After six months of an account being classified as an RFA, the banks have to either lift the red-flag status or label the account as “fraud”. Although the objective of natural justice principles is to “ensure fairness in action and prevent miscarriage of justice”, such a principle is a “flexible concept”, it said.

For instance, an opportunity to be served with a show cause notice and eliciting a reply with an obligation to pass a reasoned order is one facet of natural justice, the court said.

One cannot start with the assumption that as a matter of right, one is entitled to personal hearing, the court said, pointing out the 1996 ruling in Union of India vs.

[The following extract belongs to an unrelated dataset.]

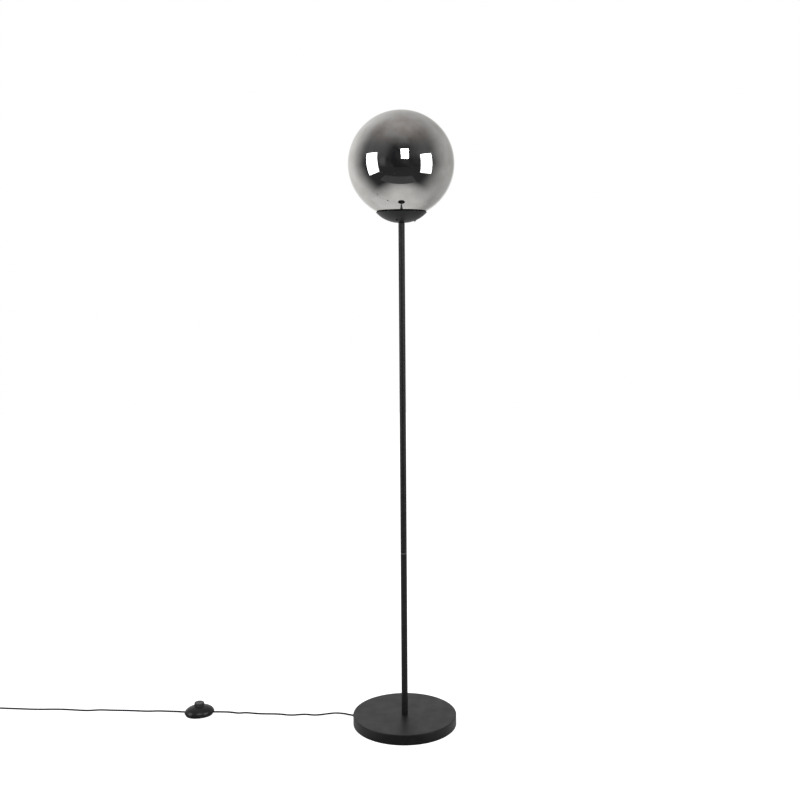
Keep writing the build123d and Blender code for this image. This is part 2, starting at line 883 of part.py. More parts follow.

Jesus Sales Corporation, where it had emphasized how it is the authority’s discretion to decide if a personal hearing is warranted or not.

Taking into account the fact that frauds “are of various hues”, it said granting the right of personal hearing to each and every borrower would be practically inexpedient considering “a large volume of cases”.

Another possible consequence, the court said, could be extending the 180-day timeline otherwise given to banks to either lift the status of a RFA or to classify it as fraud. “It will be impossible to stick to the timeline if a right of personal hearing is to be guaranteed.”

Underlining that the entire exercise is broadly a form of “housekeeping due diligence, internally carried out by the bank”, the court said that classification is an internal administrative decision.

The court rejected the borrowers’ argument that Rajesh Aggarwal had used the words “personal hearing” in all 98 paragraphs of the judgment. “Realising that not once in the judgment containing 98 paragraphs did the Court use the word personal hearing, as part of this court’s holding, learned senior counsels were still undeterred.”